The mayor's goal is to expand the tree canopy from the current 18 percent to 30 percent over the next 30 years. Canopy is a measure of the land covered in trees, not a count of individual trees.

Some of the increase will include more trees along city streets and in parks, but the majority of growth will need to come from residential lots and commercial properties. Existing trees will also need to be preserved.

It's unclear to some if the goal is realistic.

"I don't want to be the bearer of bad news," said Larry Crites, a 20-year real estate agent with Lake and Co. But the fact is "there's not always a lot of room in people's yards for trees."

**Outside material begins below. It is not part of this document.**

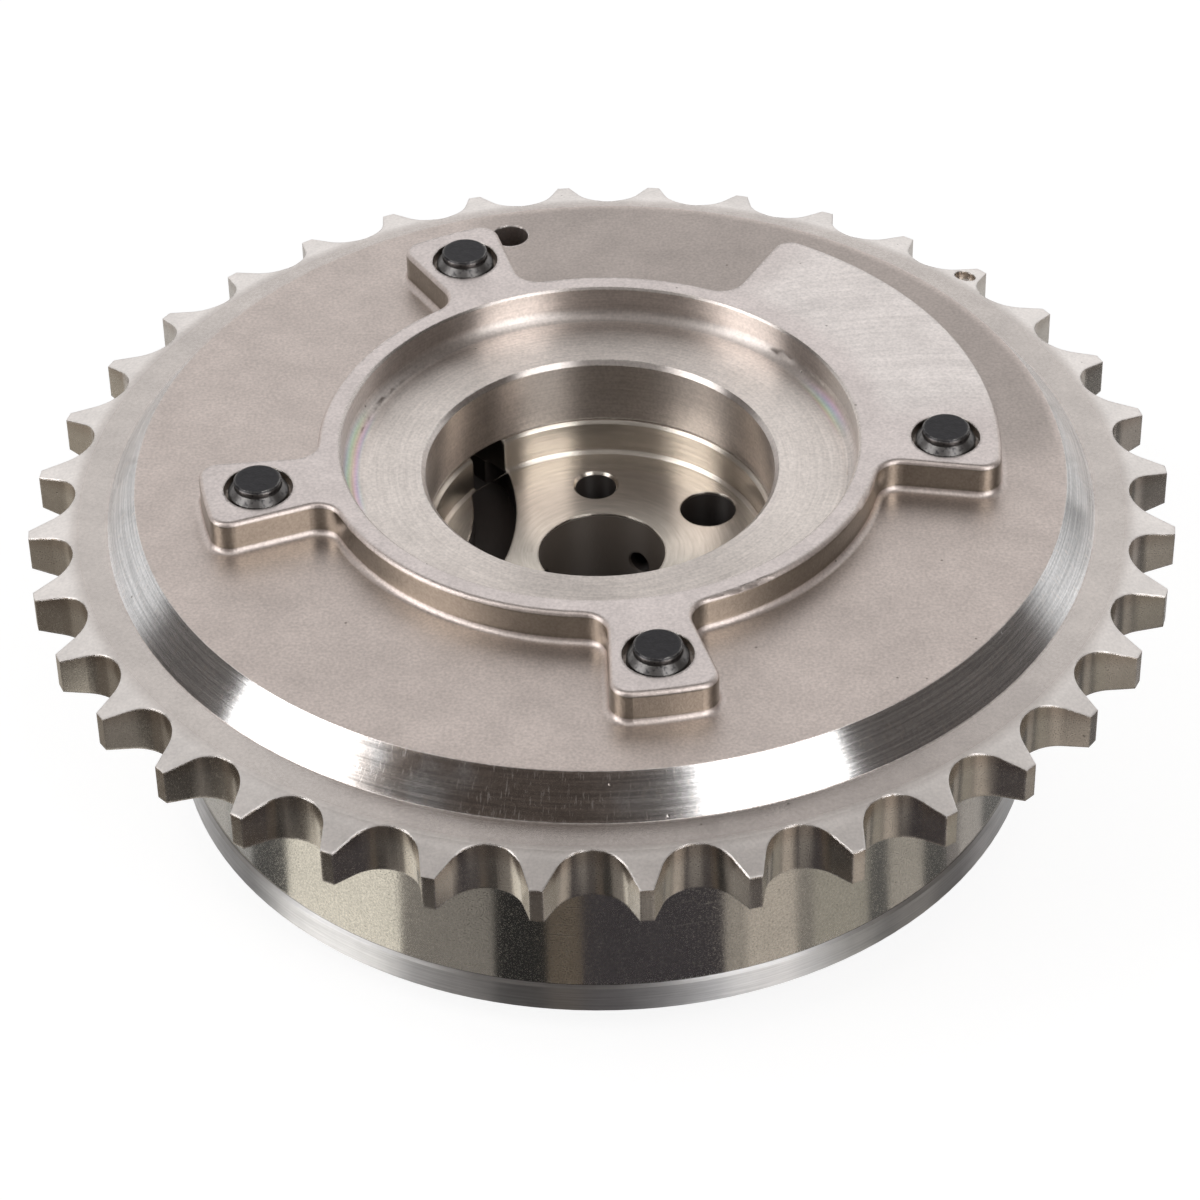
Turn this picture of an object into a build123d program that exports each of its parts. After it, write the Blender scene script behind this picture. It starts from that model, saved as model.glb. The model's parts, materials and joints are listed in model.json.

The privacy and beauty provided by trees can increase a home's value and make neighborhoods feel like a community, those in the real estate business say. But they also block views, drop leaves and shade out gardens and lawns.

City officials say they are going to spend some time figuring out the best mix of incentives and regulations to boost the tree coverage on private land. They are forming a task force this fall whose members will include representatives from the building, development and real estate industries, environmentalists and community leaders. They'll be given about six months to come up with recommendations to reach the plan's goals.

A program to educate the public about the importance of trees and how to care for them will be a big part of the effort, officials said.

The mayor's budget, which will be released later this month, is expected to include more than $4.4 million over two years for tree planting, pruning and inventory. There also is money earmarked for helping the city's planning department update building codes to protect trees.

And the city's fall ballot measure to pay for road, bridge and sidewalk improvements includes $1.5 million over two years to add a second crew of arborists to care for the publicly maintained trees on the city streets.

A partnership between the city and the non-profit Cascade Land Conservancy was launched in 2004 to restore forested urban parks that are overrun with weeds that can kill native fir and maple trees. Vines of ivy and clematis weigh down and snap branches. Their roots bore into the trees, weakening the protective layer of bark.

More than 100 acres have been restored.

Nicholas acknowledged Tuesday that the city has neglected trees, that there has not been enough money dedicated to maintaining a healthy urban forest and that efforts to help city trees have been fragmented among various departments.

Under the new plan, Tracy Morgenstern with the Office of Sustainability and Environment will take the lead on urban forest issues. She will help coordinate the effort to reach the goals of the plan and will hold the city departments accountable for the roles they play.

"We've never had a plan like this," Morgenstern said.

Some tree advocates are skeptical. They say that previous efforts have failed and that there needs to be a solid source of money, such as a tree fee in utility bills. More enforcement is needed to make sure developers protect trees when construction takes place.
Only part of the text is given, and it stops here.